[What to work on]: The data below holds the lines to copy: everything from the line containing "What bpy script" to the line containing "# Shapes made by rule.", both ends included, set down exactly.

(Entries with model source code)
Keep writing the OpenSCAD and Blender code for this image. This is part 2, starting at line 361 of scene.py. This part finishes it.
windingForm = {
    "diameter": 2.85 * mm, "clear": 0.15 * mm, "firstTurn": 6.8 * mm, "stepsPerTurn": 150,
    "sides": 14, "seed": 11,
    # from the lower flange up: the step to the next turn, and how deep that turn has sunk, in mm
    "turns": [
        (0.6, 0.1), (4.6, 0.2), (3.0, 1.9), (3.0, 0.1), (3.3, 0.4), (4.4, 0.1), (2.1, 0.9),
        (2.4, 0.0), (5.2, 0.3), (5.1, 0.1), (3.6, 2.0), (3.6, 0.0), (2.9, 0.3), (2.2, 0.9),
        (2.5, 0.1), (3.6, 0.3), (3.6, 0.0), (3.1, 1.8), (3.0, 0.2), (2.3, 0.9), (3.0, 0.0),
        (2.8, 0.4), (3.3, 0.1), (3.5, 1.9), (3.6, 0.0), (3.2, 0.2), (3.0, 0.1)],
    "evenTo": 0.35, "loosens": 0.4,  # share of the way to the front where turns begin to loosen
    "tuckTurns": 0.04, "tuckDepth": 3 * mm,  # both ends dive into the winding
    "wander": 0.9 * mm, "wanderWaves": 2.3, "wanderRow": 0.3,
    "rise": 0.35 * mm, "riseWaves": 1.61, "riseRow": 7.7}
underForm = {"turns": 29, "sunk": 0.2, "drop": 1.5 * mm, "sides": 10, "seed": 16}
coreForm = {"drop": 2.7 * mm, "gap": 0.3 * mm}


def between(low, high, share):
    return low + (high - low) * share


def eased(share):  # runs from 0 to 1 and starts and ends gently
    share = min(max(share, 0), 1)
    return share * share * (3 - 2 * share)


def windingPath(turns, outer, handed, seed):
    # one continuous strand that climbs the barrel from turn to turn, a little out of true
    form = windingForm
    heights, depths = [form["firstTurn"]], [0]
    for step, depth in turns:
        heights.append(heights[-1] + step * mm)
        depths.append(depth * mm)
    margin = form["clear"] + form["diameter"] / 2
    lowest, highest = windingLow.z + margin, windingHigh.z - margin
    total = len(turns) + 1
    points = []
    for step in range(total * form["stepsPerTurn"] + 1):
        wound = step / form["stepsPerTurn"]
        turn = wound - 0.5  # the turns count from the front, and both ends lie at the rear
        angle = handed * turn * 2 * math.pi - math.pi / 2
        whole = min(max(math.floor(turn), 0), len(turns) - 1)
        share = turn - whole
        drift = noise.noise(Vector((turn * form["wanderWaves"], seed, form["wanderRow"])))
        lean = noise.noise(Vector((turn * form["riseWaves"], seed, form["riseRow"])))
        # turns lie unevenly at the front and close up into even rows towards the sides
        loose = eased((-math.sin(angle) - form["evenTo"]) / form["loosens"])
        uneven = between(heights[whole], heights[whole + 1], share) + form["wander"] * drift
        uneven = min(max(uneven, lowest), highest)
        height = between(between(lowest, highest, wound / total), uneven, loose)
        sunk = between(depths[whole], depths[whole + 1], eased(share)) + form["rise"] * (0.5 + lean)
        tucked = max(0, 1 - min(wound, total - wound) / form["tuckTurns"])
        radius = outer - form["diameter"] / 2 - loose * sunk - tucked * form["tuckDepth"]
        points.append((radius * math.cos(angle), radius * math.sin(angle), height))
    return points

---

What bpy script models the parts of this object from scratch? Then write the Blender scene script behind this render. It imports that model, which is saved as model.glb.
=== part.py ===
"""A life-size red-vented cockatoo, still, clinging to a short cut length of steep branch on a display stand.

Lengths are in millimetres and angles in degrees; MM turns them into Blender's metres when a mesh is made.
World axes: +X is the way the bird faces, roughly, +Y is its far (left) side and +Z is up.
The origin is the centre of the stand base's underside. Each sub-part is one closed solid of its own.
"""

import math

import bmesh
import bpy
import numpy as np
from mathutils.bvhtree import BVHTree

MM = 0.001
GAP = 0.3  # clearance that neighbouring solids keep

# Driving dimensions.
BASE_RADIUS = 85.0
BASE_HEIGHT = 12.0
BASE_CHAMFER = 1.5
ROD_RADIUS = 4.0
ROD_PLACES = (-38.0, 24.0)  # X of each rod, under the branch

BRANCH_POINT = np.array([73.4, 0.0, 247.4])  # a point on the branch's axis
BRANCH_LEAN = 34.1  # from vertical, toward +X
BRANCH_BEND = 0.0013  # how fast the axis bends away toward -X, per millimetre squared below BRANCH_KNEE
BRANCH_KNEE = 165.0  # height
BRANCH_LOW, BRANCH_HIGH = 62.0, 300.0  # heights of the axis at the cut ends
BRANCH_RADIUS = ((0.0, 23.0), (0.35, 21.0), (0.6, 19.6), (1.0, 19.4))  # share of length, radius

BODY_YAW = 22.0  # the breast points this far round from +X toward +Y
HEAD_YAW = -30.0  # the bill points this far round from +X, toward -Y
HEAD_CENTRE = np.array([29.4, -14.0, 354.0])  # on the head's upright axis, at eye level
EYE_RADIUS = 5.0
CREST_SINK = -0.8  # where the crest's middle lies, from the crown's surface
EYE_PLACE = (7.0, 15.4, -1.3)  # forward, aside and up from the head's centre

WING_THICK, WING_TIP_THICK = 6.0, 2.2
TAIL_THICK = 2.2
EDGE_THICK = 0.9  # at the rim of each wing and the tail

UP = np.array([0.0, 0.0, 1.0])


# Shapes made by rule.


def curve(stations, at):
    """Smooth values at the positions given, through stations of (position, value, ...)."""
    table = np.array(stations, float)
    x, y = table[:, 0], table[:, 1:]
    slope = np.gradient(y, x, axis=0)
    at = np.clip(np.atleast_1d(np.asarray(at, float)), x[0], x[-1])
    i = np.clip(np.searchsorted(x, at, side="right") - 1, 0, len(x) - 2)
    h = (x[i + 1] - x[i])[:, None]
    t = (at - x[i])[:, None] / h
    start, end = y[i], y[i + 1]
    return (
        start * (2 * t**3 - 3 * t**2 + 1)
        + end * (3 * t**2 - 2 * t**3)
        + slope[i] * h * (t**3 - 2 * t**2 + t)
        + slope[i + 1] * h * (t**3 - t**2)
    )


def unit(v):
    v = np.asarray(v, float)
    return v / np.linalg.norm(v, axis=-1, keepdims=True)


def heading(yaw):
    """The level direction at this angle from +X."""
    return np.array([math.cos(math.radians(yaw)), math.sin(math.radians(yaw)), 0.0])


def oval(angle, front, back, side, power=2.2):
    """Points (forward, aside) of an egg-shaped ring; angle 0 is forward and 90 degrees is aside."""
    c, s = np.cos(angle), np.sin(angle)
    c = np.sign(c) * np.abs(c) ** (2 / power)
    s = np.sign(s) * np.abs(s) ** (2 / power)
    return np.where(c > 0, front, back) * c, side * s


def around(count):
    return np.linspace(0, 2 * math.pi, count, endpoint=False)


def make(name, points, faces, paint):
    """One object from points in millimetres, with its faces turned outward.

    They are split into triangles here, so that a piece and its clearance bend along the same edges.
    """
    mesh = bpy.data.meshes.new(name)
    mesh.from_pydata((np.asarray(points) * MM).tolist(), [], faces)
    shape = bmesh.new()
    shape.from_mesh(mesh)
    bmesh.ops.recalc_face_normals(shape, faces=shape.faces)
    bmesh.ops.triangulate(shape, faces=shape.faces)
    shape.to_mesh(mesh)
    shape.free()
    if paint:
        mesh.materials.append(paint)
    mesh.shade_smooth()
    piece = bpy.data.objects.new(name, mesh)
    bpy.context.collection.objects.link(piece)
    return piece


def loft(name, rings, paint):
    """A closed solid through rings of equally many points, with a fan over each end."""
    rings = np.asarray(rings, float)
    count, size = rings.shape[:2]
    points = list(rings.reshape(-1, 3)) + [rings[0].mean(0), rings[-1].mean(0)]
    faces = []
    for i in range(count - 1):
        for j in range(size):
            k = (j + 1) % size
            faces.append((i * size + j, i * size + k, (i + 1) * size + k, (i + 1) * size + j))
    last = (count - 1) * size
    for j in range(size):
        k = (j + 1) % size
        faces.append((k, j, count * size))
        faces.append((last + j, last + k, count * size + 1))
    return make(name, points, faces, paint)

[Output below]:
What bpy script models the parts of this object from scratch? Then write the Blender scene script behind this render. It imports that model, which is saved as model.glb.
=== part.py ===
"""A life-size red-vented cockatoo, still, clinging to a short cut length of steep branch on a display stand.

Lengths are in millimetres and angles in degrees; MM turns them into Blender's metres when a mesh is made.
World axes: +X is the way the bird faces, roughly, +Y is its far (left) side and +Z is up.
The origin is the centre of the stand base's underside. Each sub-part is one closed solid of its own.
"""

import math

import bmesh
import bpy
import numpy as np
from mathutils.bvhtree import BVHTree

MM = 0.001
GAP = 0.3  # clearance that neighbouring solids keep

# Driving dimensions.
BASE_RADIUS = 85.0
BASE_HEIGHT = 12.0
BASE_CHAMFER = 1.5
ROD_RADIUS = 4.0
ROD_PLACES = (-38.0, 24.0)  # X of each rod, under the branch

BRANCH_POINT = np.array([73.4, 0.0, 247.4])  # a point on the branch's axis
BRANCH_LEAN = 34.1  # from vertical, toward +X
BRANCH_BEND = 0.0013  # how fast the axis bends away toward -X, per millimetre squared below BRANCH_KNEE
BRANCH_KNEE = 165.0  # height
BRANCH_LOW, BRANCH_HIGH = 62.0, 300.0  # heights of the axis at the cut ends
BRANCH_RADIUS = ((0.0, 23.0), (0.35, 21.0), (0.6, 19.6), (1.0, 19.4))  # share of length, radius

BODY_YAW = 22.0  # the breast points this far round from +X toward +Y
HEAD_YAW = -30.0  # the bill points this far round from +X, toward -Y
HEAD_CENTRE = np.array([29.4, -14.0, 354.0])  # on the head's upright axis, at eye level
EYE_RADIUS = 5.0
CREST_SINK = -0.8  # where the crest's middle lies, from the crown's surface
EYE_PLACE = (7.0, 15.4, -1.3)  # forward, aside and up from the head's centre

WING_THICK, WING_TIP_THICK = 6.0, 2.2
TAIL_THICK = 2.2
EDGE_THICK = 0.9  # at the rim of each wing and the tail

UP = np.array([0.0, 0.0, 1.0])


# Shapes made by rule.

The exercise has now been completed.